タオルから悪臭がしてしまう原因は、皮脂やタンパク質の汚れが洗濯時に分解されていないこと、洗濯槽のカビによるもの、タオルを干すときに雑菌が増殖してしまう、などが考えられます。美容室はタオルを使う頻度が高いので、お客様に快適に過ごしてもらうためにも、悪臭対策することは必須といえるでしょう。
洗濯時の対策
漂白剤を使用する
白いタオルには塩素系漂白剤を使用し、色があるタオルには酸素系漂白剤を使用することでニオイ対策ができます。白いタオルは漂白剤の効果が強い塩素系漂白剤でしっかりと雑菌を落とし、色物は酸素系漂白剤の活性酸素によって雑菌をしっかりと消毒する効果が得られ、臭いがなくなるほかにシミや汚れを消すことができます。
熱湯消毒
熱湯で煮沸することで雑菌を死滅させる方法ですが、一度にたくさんのタオルを消毒すると手間がかかるため少量の場合に有効です。高温殺菌できる乾燥機を使って熱処理をする方法もあります。
洗剤を変える
少しコストがかかりますが除菌や殺菌効果の高い洗剤に変えると、しっかり臭いを取ってくれます。臭いが取れるだけでなく、仕上がりもふわふわでいい匂いになるので非常に楽になりますよ。1日にどれくらい洗剤を使うかでコストが変わってくるので、予算面と相談する必要があります。
洗濯機に詰め過ぎない
忙しい時や早く帰りたい時にやりがちなことといえば、タオルの詰め込みです。

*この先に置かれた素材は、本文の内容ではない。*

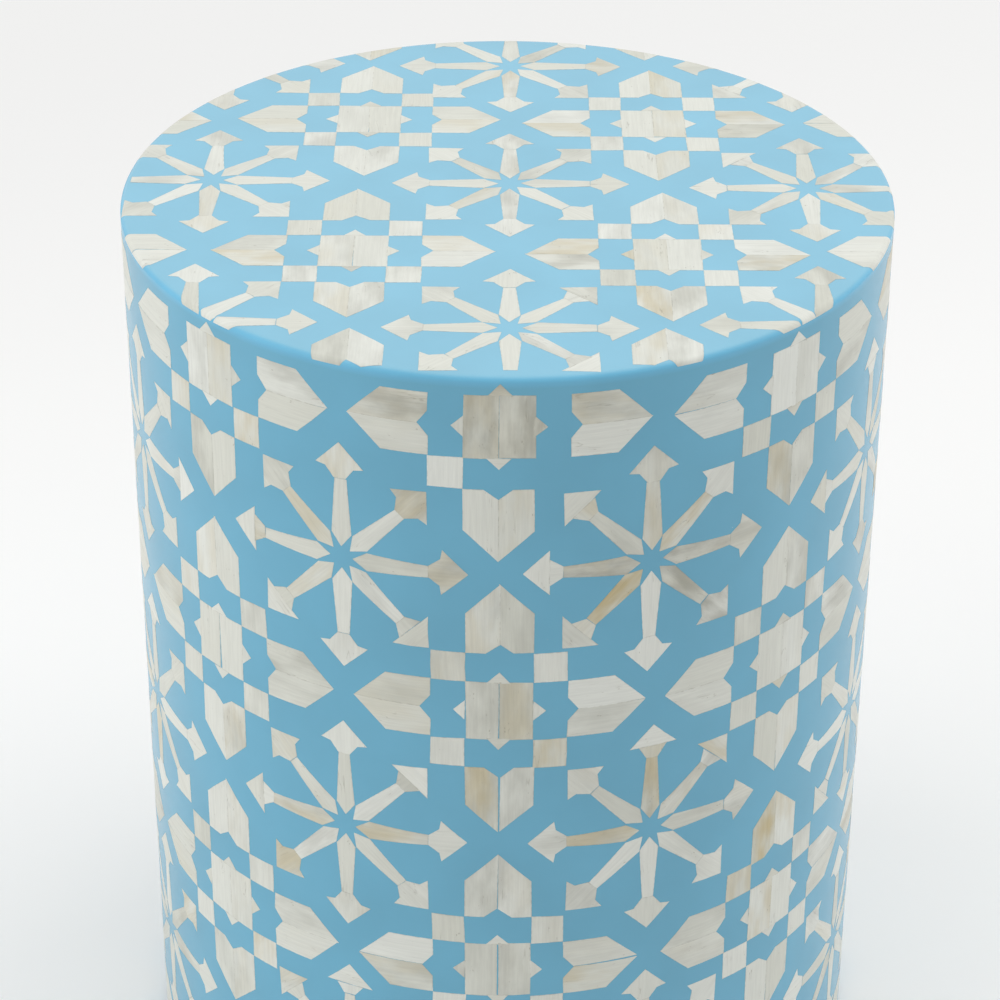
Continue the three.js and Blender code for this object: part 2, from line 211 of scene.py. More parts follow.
def length(name, description, size_mm):
    """A setting that holds a length, written here in millimetres."""
    return FloatProperty(
        name=name, description=description, default=size_mm * MM, precision=5, unit="LENGTH"
    )


def colour(name, description, code):
    """A setting that holds a colour, written here as sRGB hex."""
    return FloatVectorProperty(
        name=name, description=description, default=from_hex(code), size=4, subtype="COLOR"
    )


def share(name, description, part):
    """A setting that holds a share from 0 to 1."""
    return FloatProperty(
        name=name, description=description, default=part, min=0, max=1, subtype="FACTOR"
    )


class DRUM_PG_star(bpy.types.PropertyGroup):
    """Sizes of a large star's arm: a tapered ray with an arrow head."""

    start: length("Ray start", "From the star's middle to a ray's point", 5.4)
    shoulder: length("Shoulder", "From the middle to a ray's widest place", 11.8)
    shoulder_half: length("Shoulder half width", "Half of a ray's greatest width", 4.6)
    neck_half: length("Neck half width", "Half of the width where ray and head meet", 2.8)
    head: length("Head length", "From the neck to the tip", 17.4)
    notch: length("Notch setback", "From the tip back to the notch under an ear", 12.3)
    notch_half: length("Notch half width", "Half of the width at the notches", 6.7)
    ear: length("Ear setback", "From the tip back to the ears", 11.5)
    ear_half: length("Ear half width", "Half of the width over the ears", 11.3)
    blunt: length("Blunt tip", "Half of the width that a sawn point keeps", 0.15)


class DRUM_PG_rosette(bpy.types.PropertyGroup):
    """Sizes of a rosette: a small star, four squares and four houses."""

    strip: length("Strip width", "Width of the bone strips that everything is cut from", 15)
    point_base: length("Point base", "Width of the small star's points", 10.5)
    point_height: length("Point height", "Height of the small star's points", 5.3)
    point_seat: length("Point seat", "How far a point is let in beside its strip", 0.3)
    notch_half: length("House notch half width", "Half of the notch in a house's base", 6.2)
    notch_depth: length("House notch depth", "Depth of the notch in a house's base", 4.9)


class DRUM_PG_layout(bpy.types.PropertyGroup):
    """Where the motifs lie on the top and on the unrolled side."""

    top_cell: length("Top cell", "Between neighbouring stars of the top", TOP_CELL)
    top_shift: length("Top shift", "From the axis back to the middle star", 8.51)
    top_straight: length("Top straight arm", "From a star's middle to a straight tip", 54.1)
    top_diagonal: length("Top diagonal arm", "From a star's middle to a diagonal tip", 53)
    top_house: length("Top house tip", "From a rosette's middle to a house's tip", 62.4)
    columns: IntProperty(name="Columns", description="Stars round the side", default=8, min=3)
    rows: IntProperty(name="Rows", description="Rows of stars on the side", default=3, min=1)
    pitch: length("Row pitch", "Between rows of rosettes, but for the last row", 142)
    margin: length("Margin", "From the top's plane to the first row's middle", 24)
    foot_margin: length("Foot margin", "From the foot to the last row's middle", 22)
    start: length("First column", "From the front's middle to a column of rosettes", -3.2)
    spread: length("Spread", "How far the columns are laid away from the front", 3.5)
    side_straight: length("Side straight arm", "From a star's middle to a straight tip", 56.3)
    side_diagonal: length("Side diagonal arm", "From a star's middle to a diagonal tip", 55)
    side_house: length("Side house tip", "From a rosette's middle to a house's tip", 65.3)


class DRUM_PG_handwork(bpy.types.PropertyGroup):
    """How far the handwork strays from the drawn pattern."""

    cut: length("Cut", "How far an edge strays from its line", 0.1)
    laid: length("Laid", "How far a motif is laid off its place", 0.6)
    lap: length("Lap", "How far a bone reaches past its joint's line, into its neighbour", 0.1)
    proud: length("Proud", "How far the lowest bone stands over the resin", 0.055)
    proud_range: length("Proud range", "How much more the highest bone stands", 0.03)
    rim: length("Rim", "Width of the rim round a bone, where joints are dirty", 0.45)
    split: share("Split heads", "Share of the side's arrow heads in two pieces", 0.35)
    top_split: share("Split heads, top", "Share of the top's arrow heads in two pieces", 0.15)
    seed: IntProperty(name="Seed", description="Another number cuts other bones", default=7)


class DRUM_PG_colours(bpy.types.PropertyGroup):
    """Colours of the resin, the bone and the floor."""

    resin: colour("Resin, side", "Tinted resin of the side", "#69AECB")
    # The top's resin colour is painted light: paler than the side, standing in for the sheen that
    # the top catches
    resin_top: colour("Resin, top", "Tinted resin of the top, buffed paler", "#84C1DB")
    # The edge's resin colour is painted light: a clearer blue standing in for how the rounded edge
    # is lit
    resin_edge_painted_light: colour("Resin, edge", "Resin at the rounded edge, buffed clearer", "#6DBBDE")
    bone_pale: colour("Bone, pale", "The palest bone", "#E7E9E2")
    bone: colour("Bone", "Common bone", "#D8D9CE")
    bone_grey: colour("Bone, grey", "Dense, glassy bone", "#ABABA0")
    bone_tan: colour("Bone, tan", "Bone from beside the marrow", "#C6B78E")
    bone_pore: colour("Bone, pores", "Pores, cracks and glue in the joints", "#7A715D")
    floor: colour("Floor", "Studio floor and backdrop", "#F8F8F7")


class DRUM_PG_settings(bpy.types.PropertyGroup):
    """All settings of the drum stool."""

    star: PointerProperty(type=DRUM_PG_star)
    rosette: PointerProperty(type=DRUM_PG_rosette)
    layout: PointerProperty(type=DRUM_PG_layout)
    handwork: PointerProperty(type=DRUM_PG_handwork)
    colours: PointerProperty(type=DRUM_PG_colours)


def per(size_mm):
    """How often a pattern of this size in millimetres repeats in a metre."""
    return 1 / (size_mm * MM)


def feed(node, inputs):
    """Sets each input of a node to a value, or links it to another node's output."""
    for key, value in inputs.items():
        if isinstance(value, bpy.types.NodeSocket):
            node.id_data.links.new(value, node.inputs[key])
        else:
            node.inputs[key].default_value = value


def add_node(tree, kind, inputs, output=0, **settings):
    """Adds a shader node with its settings and inputs, and returns one of its outputs."""
    node = tree.nodes.new("ShaderNode" + kind)
    for key, value in settings.items():
        setattr(node, key, value)
    feed(node, inputs)
    return node.outputs[output]


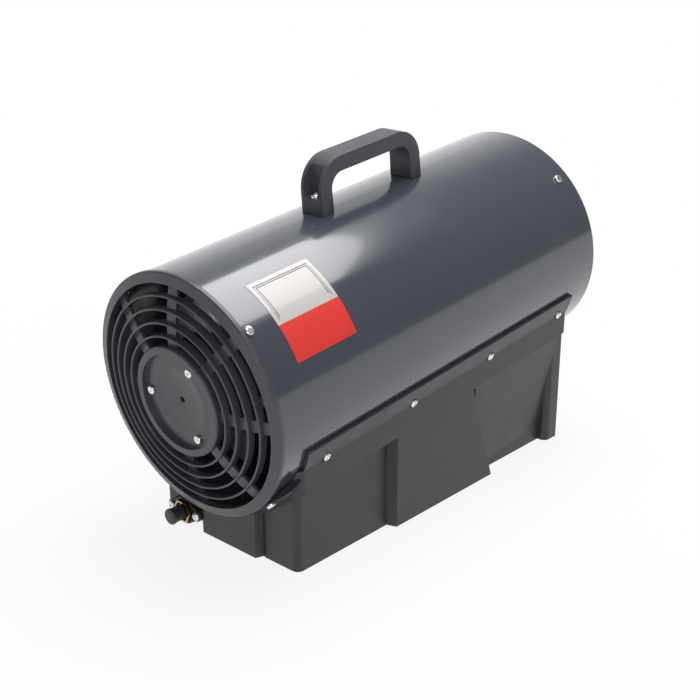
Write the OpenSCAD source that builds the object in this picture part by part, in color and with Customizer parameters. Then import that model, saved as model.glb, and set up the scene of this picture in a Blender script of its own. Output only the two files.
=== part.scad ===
/* [Casing tube] */
// Outer diameter of the casing tube
tube_d = 200; // [194:1:206]
// Length of the casing tube
tube_len = 405; // [380:1:430]
// Thickness of the tube's steel sheet
tube_wall = 1.2; // [0.8:0.1:1.6]
// Angle by which the tube rises towards the hot outlet
tube_tilt = 6; // [4:0.5:8]
// Height of the tube's underside above the ground, at the heater's middle
ground_gap = 57; // [50:1:65]

/* [Base] */
// Distance from each end of the tube to the end of the base
base_end_set = 24.5; // [19:0.5:31]
// Distance from each side of the tube to the side of the base
base_side_set = 8; // [6:0.5:10]
// Wall of the base moulding
base_wall = 3; // [2:0.1:3.5]
// Depth of the deep recesses in the base's walls
deep_recess = 12; // [9:0.5:13]
// Depth of the near side recess beside the air inlet
side_recess = 8.5; // [6:0.5:9]
// Depth of the shallow recesses in the end walls
end_recess = 6; // [4:0.5:7]
// Radius of the base's upright corners
base_corner_r = 8; // [6:0.5:10]
// Width of the band that follows the tube above the recesses
band_w = 7.5; // [6:0.5:9]
// Thickness of the lip that hugs the tube
lip_t = 3; // [2:0.1:3.5]
// Angle below the horizontal at which the lip starts
lip_angle = 17; // [15:0.5:18]
// Thickness of the closing plate under the base
plate_t = 2; // [1.8:0.1:2.5]

/* [Fan guard] */
// Outer radius of the guard's rim beyond the tube's surface
rim_over = 1.3; // [1:0.1:2]
// Thickness of the guard's rim in front of the tube
rim_t = 4; // [3:0.5:5]
// Width of the guard's rim, from the tube's surface inwards
rim_w = 7.1; // [6.5:0.1:9]
// Number of rings between the rim and the hub
ring_count = 4; // [3:1:5]
// Thickness of each ring
ring_t = 2; // [1.6:0.1:2.4]
// Depth of each ring along the air flow
ring_depth = 7; // [6:0.5:8]
// Diameter of the guard's hub
guard_hub_d = 90.6; // [86:0.2:94]
// Height of the guard's dome from the rim's inner edge to the hub
dome_rise = 8.8; // [7:0.1:12]
// Number of radial ribs behind the rings
rib_count = 8; // [6:1:10]
// Width of each radial rib
rib_w = 10; // [7:0.5:11]

/* [Carry handle] */
// Length of the carry handle
handle_len = 120.5; // [112:0.5:130]
// Height of the handle above the tube's crest
handle_h = 44; // [40:0.5:50]
// Width of the handle across the tube
handle_w = 21; // [18:0.5:24]
// Thickness of the handle's legs and grip
handle_t = 13.5; // [12.5:0.5:15]
// Outer radius of the handle's bends
handle_r = 26; // [22:0.5:28]
// Distance of the handle's middle from the tube's middle
handle_shift = 9; // [0:0.5:20]

/* [Fan and motor] */
// Gap between the fan's blades and the casing
fan_gap = 10.8; // [7.8:0.1:14.8]
// Number of fan blades
blade_count = 5; // [4:1:7]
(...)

洗濯機いっぱいにタオルを入れると洗浄力が落ちてしまいますので、多くても洗濯機の8分目くらいまでの量にしましょう。
洗剤を多く入れない
臭いが気になるからと洗剤を多く入れるのは逆効果です。洗剤の量を変えたからといって臭いが取れるわけではありません。それどころか余分な洗剤がタオルに残ることで、雑菌が繁殖して臭いが発生してしまったり、お客様に使用したさいに肌トラブルを引き起こしたりする可能性もあります。洗剤はメーカーが記載している分量を必ず守り、多く入れないようにしてください。
干し方の対策
重ねて干さない
おすすめは「蛇腹(じゃばら)干し」という干し方で、タオルをジグザグにおってピンチで留めていくやり方です。他にもU字型に干す方法やコの字型に干す方法があり、すべてに共通するポイントは、タオルの生地を重ねないようにすることです。
除湿器などで乾かす
自然乾燥だと乾くのに時間がかかるので、除湿器やサーキュレーターを組み合わせて使うと時間短縮になります。乾燥機を置くスペースがあれば、検討してみるのもいいでしょう。
洗ったらすぐ干す
洗濯したら放置せずにすぐに干すようにしないと、雑菌を繁殖させる原因になってしまいます。それ以外にもシワになったり、カビが繁殖してしまったり、生地を傷めてしまったりするので、遅くても夏場は1時間、冬は2時間以内に干すようにしましょう。
シャンプー台の排水口から臭う
毎日多くのお客様の髪を洗うため、シャンプー台の排水口に流れた髪の毛が詰まって悪臭を引き起こす場合があります。放っておくと排水口が完全に詰まって、あふれてしまうというトラブルに発展する恐れもあるので早めに対処しましょう。
対策
排水口に詰まった髪の毛は、排水口用の薬品を使うか業者に頼むことで改善できます。もし市販の薬品であまり効果が感じられないなら、その場合は業者に頼んだ方が確実でしょう。水道トラブル専門の業者が多くあり、連絡すれば対応してくれますので、臭いがする前に定期的な排水口の掃除を心がけましょう。費用はかかりますが、高圧洗浄をすると排水口の汚れが取り除かれるのですっきりとしますよ。
まとめ
美容室にとって臭気対策は経営していく上で欠かせないものなので、日頃から対策と改善をおこなうことが必要です。費用や手間を惜しんで無理に芳香剤などで紛らわせると、余計に嫌なニオイになったり、お客様の気分を害してそこにいるのも苦痛に感じさせてしまったりします。長く滞在することが多い美容室ですので、お客様に快適に過ごしてもらえるように、悪臭の原因となるものは取り除くようにしましょう。